L’avidité du gain ferma encore les yeux sur la juste rigueur de la loi, les mixtionneurs ne virent qu’un bénéfice excessif, & ils continuèrent leurs manipulations frauduleuses. Les choses restèrent ainsi jusqu’au commencement de 1735. Sur des plaintes faites à cette époque, survint une nouvelle sentence du châtelet, du 11 mars de cette année, qui ordonne aux gardes épiciers « de mêler l’essence de térébenthine dans une botte[1] mixtionnée d’huile de pavot saisie sur un marchand, &c. »

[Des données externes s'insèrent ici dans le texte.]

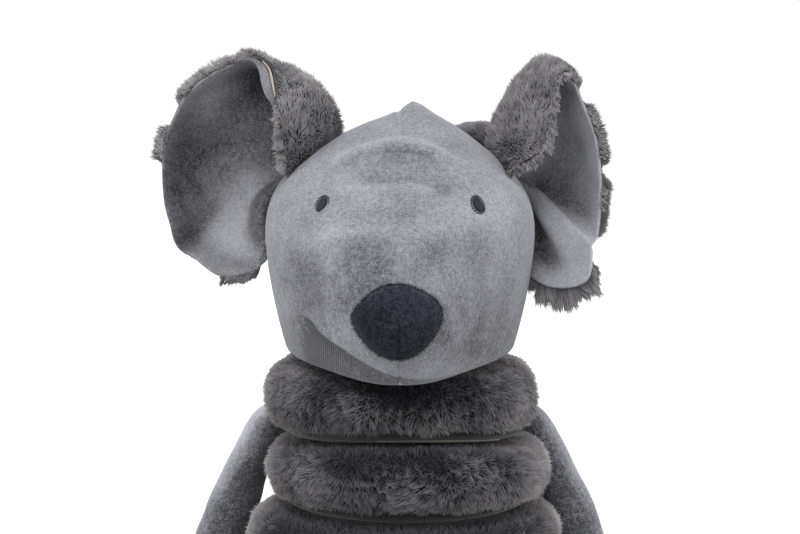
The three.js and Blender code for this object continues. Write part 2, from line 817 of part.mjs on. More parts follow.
// Tail: a tapered velour tube that lies on the floor behind and curls to the toy's left
function addTail() {
  const points = [];
  const steps = 5;
  const centreHeight = tailRoot - standingFlat;
  const bendRadius = tailLength / radians(tailBend);
  for (let i = 0; i <= steps; i++) {
    const share = i / steps;
    const turn = radians(tailBend * share);
    points.push(new THREE.Vector3(
      bendRadius * (1 - Math.cos(turn)),
      tailStart - tailRoot + bendRadius * Math.sin(turn),
      centreHeight + (tailTip - tailRoot) * smooth(share, 0, 1),
    ));
  }
  const limb = makeLimb(points.reverse(), [tailTip, tailTip, (tailTip + tailRoot) / 2, tailRoot, tailRoot],
    new THREE.Vector3(0, 0, 1));
  addPart('tail', standFlat(skin(limbRings(limb, 0, 0))), velour);
}
addTail();

export default toy;
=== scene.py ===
# %% [markdown]
# # A plush mouse toy for a dog
#
# The real toy is a stuffed velour head with big cupped ears, on a body of stacked fur rings, with
# soft velour arms, legs and a tail. The frame gives each piece its size and its place, as plain
# solids. This lesson dresses each of them: first the light and the helpers, then the velour head,
# the nose and the eyes, the ears, the fur rings, the limbs, and last what is inside.
# Shapes are worked out in millimetres and become metres when they are made into a mesh.

import bmesh
import bpy
import numpy as np
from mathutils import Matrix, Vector


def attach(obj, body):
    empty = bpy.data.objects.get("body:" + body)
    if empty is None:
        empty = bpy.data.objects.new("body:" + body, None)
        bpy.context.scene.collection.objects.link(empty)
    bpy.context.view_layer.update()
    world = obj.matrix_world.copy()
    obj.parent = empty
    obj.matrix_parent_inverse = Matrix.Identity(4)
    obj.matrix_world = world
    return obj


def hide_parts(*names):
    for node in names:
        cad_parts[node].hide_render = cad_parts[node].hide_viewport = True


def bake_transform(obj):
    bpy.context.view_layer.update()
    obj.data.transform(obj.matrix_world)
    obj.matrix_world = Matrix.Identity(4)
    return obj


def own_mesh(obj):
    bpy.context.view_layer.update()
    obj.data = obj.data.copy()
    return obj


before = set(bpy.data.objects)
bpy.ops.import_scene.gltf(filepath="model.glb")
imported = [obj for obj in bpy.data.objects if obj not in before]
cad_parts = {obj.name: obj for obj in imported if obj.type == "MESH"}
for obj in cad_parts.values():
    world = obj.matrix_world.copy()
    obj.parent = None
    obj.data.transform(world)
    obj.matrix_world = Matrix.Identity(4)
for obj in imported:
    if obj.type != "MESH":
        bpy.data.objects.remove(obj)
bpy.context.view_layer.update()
MM = 0.001
UP = np.array([0.0, 0.0, 1.0])
scene = bpy.context.scene

# %% [markdown]
# ## Camera, floor and light
#
# The camera stands a little above the toy's chin and looks slightly down, with a long lens, as a
# photographer would for a toy. The room is a white cyclorama: the toy is lit by broad soft lamps
# from above and from both sides, and everything behind it is white.

# %% Camera
CAMERA_DISTANCE = 944
CAMERA_RISE = np.radians(8)
CAMERA_AIM = np.array([0.0, 0.0, 231.0])
camera_data = bpy.data.cameras.new("camera")
camera_data.lens = 85
camera_data.sensor_width = 36
camera = bpy.data.objects.new("camera", camera_data)
scene.collection.objects.link(camera)
camera_back = np.array([0.0, -np.cos(CAMERA_RISE), np.sin(CAMERA_RISE)])
camera.location = Vector((CAMERA_AIM + camera_back * CAMERA_DISTANCE) * MM)
camera.rotation_euler = Vector(camera_back).to_track_quat("Z", "Y").to_euler()
scene.camera = camera
print("camera at", [round(v, 3) for v in camera.location])

# %% [markdown]
# Materials and the room are made of nodes. These helpers make a node in one call, mix values and
# colours, and turn a screen's grey into linear light.

# %% Helpers for nodes
def node(tree, kind, inputs=None, **settings):
    """Adds a node, sets its properties, and gives each input a value or a link from a socket."""
    made = tree.nodes.new(kind)
    for name, value in settings.items():
        setattr(made, name, value)
    for name, value in (inputs or {}).items():
        if isinstance(value, bpy.types.NodeSocket):
            tree.links.new(value, made.inputs[name])
        else:
            made.inputs[name].default_value = value
    return made


def maths(tree, operation, first, second=0.5, clamp=False):
    """One step of arithmetic on values or sockets."""
    made = node(tree, "ShaderNodeMath", {0: first, 1: second}, operation=operation, use_clamp=clamp)
    return made.outputs[0]


def blend_colours(tree, share, first, second, kind="MIX"):
    """Mixes two colours, or a colour and a value, by a share from 0 to 1."""
    mixed = node(tree, "ShaderNodeMix", {0: share, 6: first, 7: second}, data_type="RGBA", blend_type=kind)
    return mixed.outputs[2]


def own_place(tree):
    """Each point's place in the piece's own frame, in metres."""
    return node(tree, "ShaderNodeTexCoord").outputs["Object"]


def noise_at(tree, spot, scale, detail=2.0, distortion=0.0):
    """Smooth noise, about 0.5 on average, with about `scale` crests to the metre."""
    settings = {"Vector": spot, "Scale": scale, "Detail": detail, "Distortion": distortion}
    return node(tree, "ShaderNodeTexNoise", settings).outputs[0]


def finish(shader, **numbers):
    """Sets plain numbers on a shader. A socket's name has _ for each space."""
    for name, value in numbers.items():
        shader.inputs[name.replace("_", " ")].default_value = value


def new_material(name):
    """An empty node material with its Principled shader, as (material, tree, shader)."""
    made = bpy.data.materials.new(name)
    made.use_nodes = True
    made.node_tree.nodes.clear()
    shader = made.node_tree.nodes.new("ShaderNodeBsdfPrincipled")
    output = made.node_tree.nodes.new("ShaderNodeOutputMaterial")
    made.node_tree.links.new(shader.outputs[0], output.inputs[0])
    return made, made.node_tree, shader


def grey(level, tint=(1.0, 1.0, 1.0)):
    """A colour from a level on a screen, 0 to 255, turned to linear light, times a tint."""
    share = level / 255
    linear = share / 12.92 if share < 0.04 else ((share + 0.055) / 1.055) ** 2.4
    return (linear * tint[0], linear * tint[1], linear * tint[2], 1.0)


def coat(tree, shader, colour, height, strength, distance):
    """Gives a shader its colour, and a bump from a height, with its strength and depth in metres."""
    tree.links.new(colour, shader.inputs["Base Color"])
    bump = node(tree, "ShaderNodeBump", {"Height": height, "Strength": strength, "Distance": distance})
    tree.links.new(bump.outputs[0], shader.inputs["Normal"])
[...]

Ces sentences ne suffisoient pas aux désirs de ceux qui demandoient la suppression de l’huile d’œillette. Le 6 juillet 1741, survint une autre sentence du châtelet sur la requête des maîtres-gardes épiciers, par laquelle, pour prévenir la fraude & la mixtion, il est ordonne « que toutes les huiles d’œillets seront conduites au bureau des maîtres-gardes épiciers, & que là, en leur présence, pour empêcher que l’huile d’œillette soit vendue pour huile d’olives, il sera jeté dans chaque baril d’huile d’œillette, une livre d’essence de térébenthine. Voilà donc l’huile d’œillette pure totalement défendue par la loi, quoique la loi ne la déclare ni dangereuse ni mauvaise. Ainsi les spéculateurs n’avoient encore gagné leur cause qu’à demi ; mais le 22 décembre 1754, parurent des lettres-patentes enregistrées en parlement le 29 janvier 1755, dans desquelles il est dit : » Sur ce qui nous a été représenté que l’huile de pavot, appelée communément huile d’œillette, ayant de tout temps été reconnue d’un usage pernicieux, il avoit été ordonné qu’elle ne pourroit être débitée dans le commerce sans être auparavant gâtée par l’essence de térébenthine, mais que les soins que l’on a pris pour procurer l’exécution de ces réglemens, ont été éludés, soit par le déguisement des vaisseaux, soit par les entrepôts de cette marchandise, ce qui peu causer des effets extrêmement dangereux. Voulant, &c. ordonnons, 1°. qu’à compter du jour de la publication des présentes, l’huile de pavot, dite d’œillette, sera mélangé avec l’essence de térébenthine dans le moulin même de la fabrication, en jetant une livre & demie de ladite essence dans chaque baril pesant net deux cents livres d’huile d’œillette, » &. à proportion dans les vaisseaux

  1. Tonneau dans lequel l’huile est envoyée. Chaque botte, déduction faite du bois ; pèse net 1100 liv. La seule ville de Paris consomme plus de 2000 bottes d’huile par année.